At the end of a long row, in a quiet space, the work from Egyptian born Susan Hefuna glowed. Her simple geometries were moving, as were her methods of using translucent tracing paper. This work which is very architectural exists in the same spaces that Julie Mehretu seems to inhabit- manifest layers of linearity conjure up mental structures; and suitable spaces for art.
There was a lot less photography of any consequence this year. I was amused by James Casebere's upscale model homes, and there was a dynamic large leaf from the Starn Twins, but I found a gallery of real flowering trees more attractive. And what was that neon fence about? As with the show last year, Pierogi of Brookyln featured a Patrick Jacobs mini diorama made with unworldly skill and amazing patience.
But we had to move on, and get up to New England. Foster + Partners designed and built a new world for the MFA in Boston, and this is a much needed revitalization for a grand old museum. You can still seek out your favorite Winslow Homer painting, or troll for beauties among the Hudson River School, but my favorite works in Boston came from the Near and Far East. Japanese prints make up part of my personal collection, so I like to see what is on view in the special exhibition titled " Flowers and Festivals". I was knocked out by a Kuniyoshi diptych showing a tree grafted with 100 varieties of chrysanthemums -all in bloom - from 1843. This is a form of horticultural prowess that is truly spectacular!
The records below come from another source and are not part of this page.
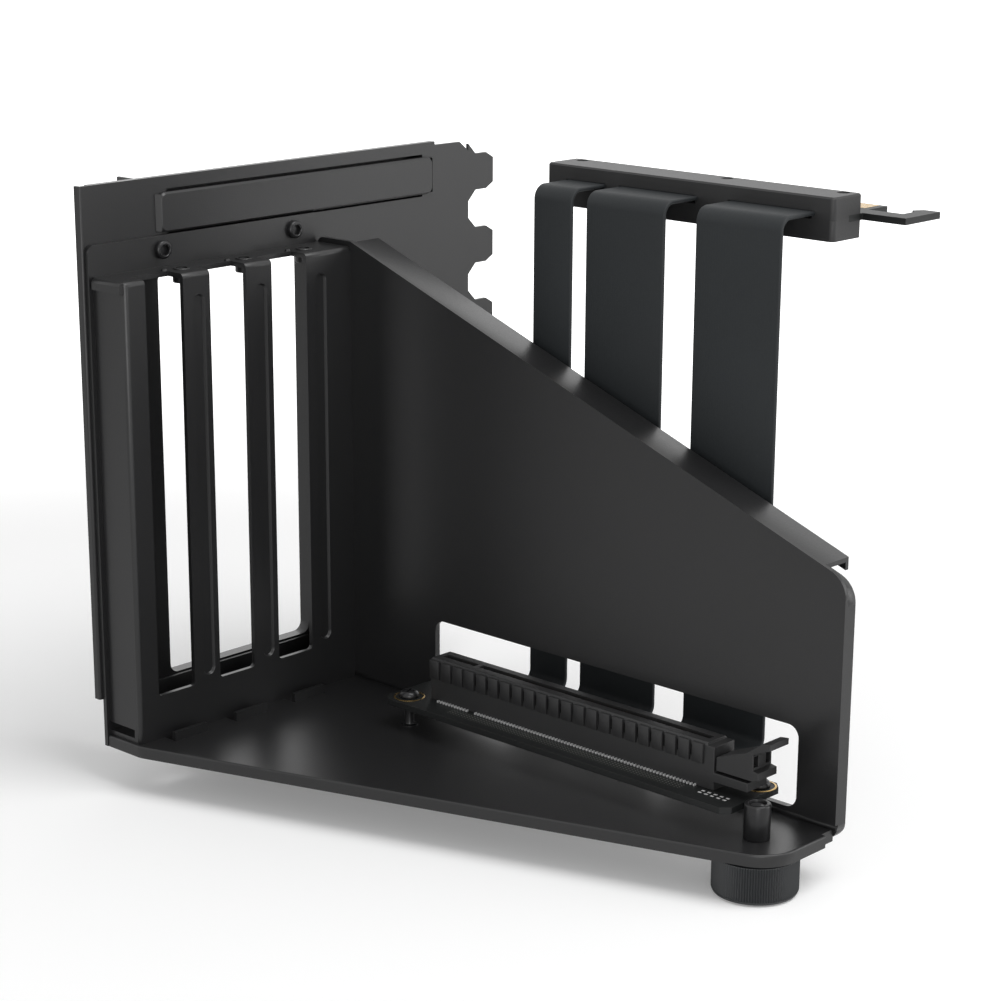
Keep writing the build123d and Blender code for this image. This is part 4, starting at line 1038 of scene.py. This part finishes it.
class BRACKET_OT_flat_cables(bpy.types.Operator):
    """Models the three flat cables along their bends"""

    bl_idname = "bracket.flat_cables"
    bl_label = "Flat cables"

    def execute(self, context):
        jacket = finish_named("cable jacket")
        for number, growth in enumerate(CABLE_GROWTH, 1):
            node = f"ribbon_cable_{number}"
            low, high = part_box(node)
            high.x += growth
            cable = self.cable(f"flat_cable_{number}", low, high, context.scene.bracket_sizes)
            seated(cable, "bracket", jacket)
            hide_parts(node)
        return {"FINISHED"}

    def cable(self, name, low, high, sizes):
        """Runs back from the board, bends up behind the wall and bends back again to the plug."""
        half = sizes.cable_thickness / 2
        bend = sizes.cable_bend
        middle_x = (low.x + high.x) / 2
        plane_y = sizes.cable_plane
        rise_start = low.z + half + bend
        rise_end = high.z - half - bend
        choose()
        bpy.ops.mesh.primitive_plane_add(size=1, location=(0, 0, 0))
        piece = bpy.context.object
        piece.name = piece.data.name = name
        piece.scale = (high.x - low.x - 0.3 * MM, sizes.cable_thickness, 1)
        settle(piece, (middle_x, low.y, low.z + half), (pi / 2, 0, 0))
        bpy.ops.object.mode_set(mode="EDIT")
        bpy.ops.mesh.select_all(action="SELECT")
        extruded((0, plane_y - bend - low.y, 0))
        first_centre = (middle_x, plane_y - bend, rise_start)
        bpy.ops.mesh.spin(steps=10, angle=-pi / 2, center=first_centre, axis=(1, 0, 0))
        for share in (0.3, 0.4, 0.3):
            extruded((0, 0, (rise_end - rise_start) * share))
        second_centre = (middle_x, plane_y + bend, rise_end)
        bpy.ops.mesh.spin(steps=10, angle=pi / 2, center=second_centre, axis=(1, 0, 0))
        extruded((0, high.y - plane_y - bend, 0))
        bpy.ops.mesh.select_all(action="SELECT")
        bpy.ops.mesh.remove_doubles(threshold=0.001 * MM)
        bpy.ops.mesh.normals_make_consistent(inside=False)
        leave_edit()
        rounded(piece, 0.42 * MM, 4, 60, 40)
        return piece


class BRACKET_OT_edge_plug(bpy.types.Operator):
    """Finishes the edge plug's shells, board and fingers"""

    bl_idname = "bracket.edge_plug"
    bl_label = "Edge plug"

    def execute(self, context):
        sizes = context.scene.bracket_sizes
        shell = finish_named("plug shell")
        soften("plug_base", sizes.moulded_edge, shell)
        soften("plug_cover", sizes.moulded_edge, shell)
        soften("plug_board", 0.08 * MM, finish_named("solder mask"))
        soften("plug_fingers", 0.0, finish_named("gold plating"))
        low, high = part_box("plug_base")
        tab = block("plug_end_tab", (low.x - 2.0 * MM, low.y + 0.5 * MM, high.z - 2.2 * MM),
                    (low.x + 0.4 * MM, low.y + 4.0 * MM, high.z - 0.2 * MM), 0.15 * MM)
        seated(tab, "bracket", shell)
        return {"FINISHED"}


class BRACKET_PT_sidebar(bpy.types.Panel):
    bl_idname = "BRACKET_PT_sidebar"
    bl_label = "Card bracket"
    bl_space_type = "VIEW_3D"
    bl_region_type = "UI"
    bl_category = "Card bracket"

    def draw(self, context):
        scene = context.scene
        for group in (scene.bracket_finishes, scene.bracket_sizes, scene.bracket_stage):
            box = self.layout.box()
            for key in group.__annotations__:
                box.prop(group, key)
        for step in STEPS:
            self.layout.operator(step.bl_idname)


STEPS = (
    BRACKET_OT_stage,
    BRACKET_OT_sheets,
    BRACKET_OT_screws,
    BRACKET_OT_thumb_foot,
    BRACKET_OT_riser_board,
    BRACKET_OT_card_socket,
    BRACKET_OT_flat_cables,
    BRACKET_OT_edge_plug,
)
CLASSES = (BracketFinishSettings, BracketSizeSettings, BracketStageSettings, *STEPS, BRACKET_PT_sidebar)


def register():
    for item in CLASSES:
        bpy.utils.register_class(item)
    bpy.types.Scene.bracket_finishes = bpy.props.PointerProperty(type=BracketFinishSettings)
    bpy.types.Scene.bracket_sizes = bpy.props.PointerProperty(type=BracketSizeSettings)
    bpy.types.Scene.bracket_stage = bpy.props.PointerProperty(type=BracketStageSettings)


def unregister():
    del bpy.types.Scene.bracket_stage
    del bpy.types.Scene.bracket_sizes
    del bpy.types.Scene.bracket_finishes
    for item in reversed(CLASSES):
        bpy.utils.unregister_class(item)


def main():
    register()
    bpy.ops.bracket.stage()
    bpy.ops.bracket.sheets()
    bpy.ops.bracket.screws()
    bpy.ops.bracket.thumb_foot()
    bpy.ops.bracket.riser_board()
    bpy.ops.bracket.card_socket()
    bpy.ops.bracket.flat_cables()
    bpy.ops.bracket.edge_plug()


if __name__ == "__main__":
    main()
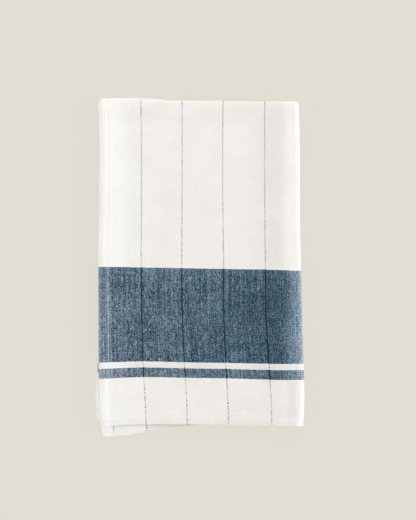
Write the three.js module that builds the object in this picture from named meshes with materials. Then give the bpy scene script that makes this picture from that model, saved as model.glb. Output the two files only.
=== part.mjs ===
// A woven cotton tea towel, folded in half across its length and then in half across its width,
// and lying flat. It is one piece of cloth: its hems are turned to the back and stitched down, so
// they are a thicker border of the same solid.
//
// Units are millimetres. X runs from the open side edges to the long fold, Y from the hemmed ends
// to the short folds, and Z up from the table. The origin is under the middle of the folded towel.
//
// Four layers lie on each other. The top and bottom ones are the outer layers of the long fold,
// and the second and third ones are the inner layers. The first and second are joined by one short
// fold, the third and fourth by the other.

import * as THREE from "three";

// The flat towel. u runs across it from the side edge that ends on top, and v along it from the
// end that ends on top.
const WIDTH = 445;
const LENGTH = 700;
const CLOTH = 1;
const HEM_WIDTH = 11.5;
const HEM_THICKNESS = 1.5;
const HEM_SLOPE = 0.8; // the hem's inner edge falls to the cloth over this width

// The long fold, at the right, along the middle stripe.
const LONG_FOLD_U = WIDTH / 2;
const LONG_FOLD_BULGE = 6.6; // how far its outer layer bulges sideways
const OUTER_QUARTER = 8.5; // cloth in a quarter turn of the outer layer
const INNER_QUARTER = 2.8; // and of the inner layer
const QUARTER_EVENS_OUT = 0.35; // near the short folds both are the outer one, over this share

// The short folds, at the top.
const SHORT_FOLD_V = 351.7;
const SHORT_FOLD_BULGE = 2.5;
const CORNER_WIDTH = 4.2; // the corners beside the short folds are rounded off over this width
const CORNER_DEPTH = 2.8;
const CORNER_LENGTH = 0.04; // share of the length over which the cloth makes up for it
const SHORT_QUARTER = 3.7;

// Heights. Two layers joined by a short fold are a pair, and the two pairs lie face to face.
const PAIR_AT_HEM = 1.7; // half the height of a pair
const PAIR_IN_FIELD = 1.35;
const PAIR_AT_SHORT_FOLD = 2;
const PAIRS_APART_AT_HEM = 1;
const PAIRS_APART_IN_FIELD = 0.9;
const PAIRS_APART_AT_CREST = 2.1; // the crest runs beside the long fold
const FALL_AT_LONG_FOLD = 0.9;
const LEAST_GAP = 0.5;
const SIDE_HEMS = { from: -104, to: -68 }; // x over which the stack falls from the hems to the field
const END_HEMS = { from: -152, to: -128 }; // and the same in y
const CREST = { from: 66, to: 88 }; // x over which it rises to the crest
const PAST_CREST = { from: 87, to: 107 }; // and over which it falls again
const SHORT_FOLD_SWELL = { from: 155, to: 177 }; // y over which it rises to the short folds
const TOP_LAYER_DROOP = 2.8; // where the top layer's end overhangs the shorter second layer
const DROOP_LENGTH = 6.5;
const HELD_UP = { from: 0.6, to: 0.95 }; // shares of the way to the long fold, which holds the end up

// Soft ridges and troughs in the stack: middle, half widths and lift.
const RIDGES = [
  { x: -86, y: 70, half_x: 16, half_y: 130, lift: 0.4 },
  { x: -60, y: -150, half_x: 26, half_y: 22, lift: 0.4 },
  { x: -18, y: -70, half_x: 30, half_y: 60, lift: -0.25 },
  { x: 12, y: 120, half_x: 36, half_y: 44, lift: 0.35 },
  { x: 40, y: -140, half_x: 24, half_y: 30, lift: 0.4 },
  { x: 74, y: 30, half_x: 12, half_y: 170, lift: -0.3 },
];

// How the top layer lies. Each row is a line across it, v from its end, and says at which x its
// side edge, its four woven stripes and the long fold's tangent cross that line.
const LINES_ACROSS = [
  { v: 0, edge: -107.2, one: -58.5, two: -14.0, three: 30.6, four: 77.5, fold: 104.9 },
  { v: 27, edge: -108.6, one: -59.6, two: -14.6, three: 29.9, four: 76.7, fold: 106.1 },
  { v: 70, edge: -109.3, one: -62.0, two: -17.4, three: 27.6, four: 74.5, fold: 105.3 },
  { v: 114, edge: -110.4, one: -63.2, two: -19.3, three: 25.7, four: 71.5, fold: 103.7 },
  { v: 163, edge: -110.5, one: -63.8, two: -19.9, three: 25.5, four: 70.7, fold: 102.8 },
  { v: 228, edge: -109.7, one: -63.6, two: -19.7, three: 24.6, four: 70.0, fold: 101.4 },
  { v: 293, edge: -108.9, one: -63.5, two: -19.5, three: 24.3, four: 69.8, fold: 101.3 },
  { v: 348, edge: -110.4, one: -64.0, two: -19.5, three: 24.6, four: 69.8, fold: 100.1 },
];
// The same columns as shares of the way from the side edge to the long fold's tangent.
const ACROSS = { edge: 0, one: 0.208, two: 0.416, three: 0.624, four: 0.832, fold: 1 };

// The same for y: each row is a thread across the towel, v from its end, and says at which y it
// crosses those columns, and one more a tenth of the way across.
const ALONG = { edge: 0, tenth: 0.1, one: 0.208, two: 0.416, three: 0.624, four: 0.832, fold: 1 };
const LINES_ALONG = [
  { v: 0, edge: -173.1, tenth: -170.8, one: -169.9, two: -170.1, three: -170.5, four: -171.0, fold: -171.7 },
  { v: 51, edge: -120.2, tenth: -118.9, one: -118.2, two: -119.0, three: -119.5, four: -121.0, fold: -121.2 },
  { v: 68, edge: -102.2, tenth: -101.6, one: -101.0, two: -102.0, three: -102.7, four: -103.6, fold: -103.6 },
  { v: 170, edge: 1.4, tenth: 1.3, one: 0.8, two: 0.0, three: -0.9, four: -1.6, fold: -2.6 },
  { v: 348, edge: 180.3, tenth: 180.0, one: 178.8, two: 178.1, three: 177.5, four: 177.1, fold: 176.9 },
];
const FLAT_LENGTH = SHORT_FOLD_V - SHORT_QUARTER;

// Where the side edges of the three lower layers lie, to the right of the top layer's.
const SIDE_SHIFTS = [
  { v: 0, second: -4.9, third: 2.0, fourth: 1.0 },
  { v: 27, second: -4.7, third: 2.5, fourth: 1.5 },
  { v: 70, second: -2.1, third: 2.5, fourth: 2.0 },
  { v: 114, second: 1.0, third: 2.5, fourth: 2.5 },
  { v: 348, second: 0.0, third: 8.0, fourth: 8.0 },
];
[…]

Also on view were Japanese baskets - the likes of which you have never seen - to delight the eye. From Turkey I was pleased to see the Iznik tiles and bowls and my curiosity was piqued by Qajar metalwork from 19th century Iran.
Many parts of Boston's Museum of Fine Art were still under construction, so we didn't get the full impact of what they had to offer. Stopping for a cup of tea on the main level, we relax in a spacious, comfortable meeting area under skylights that let in afternoon rays which we soak up before we hit the road.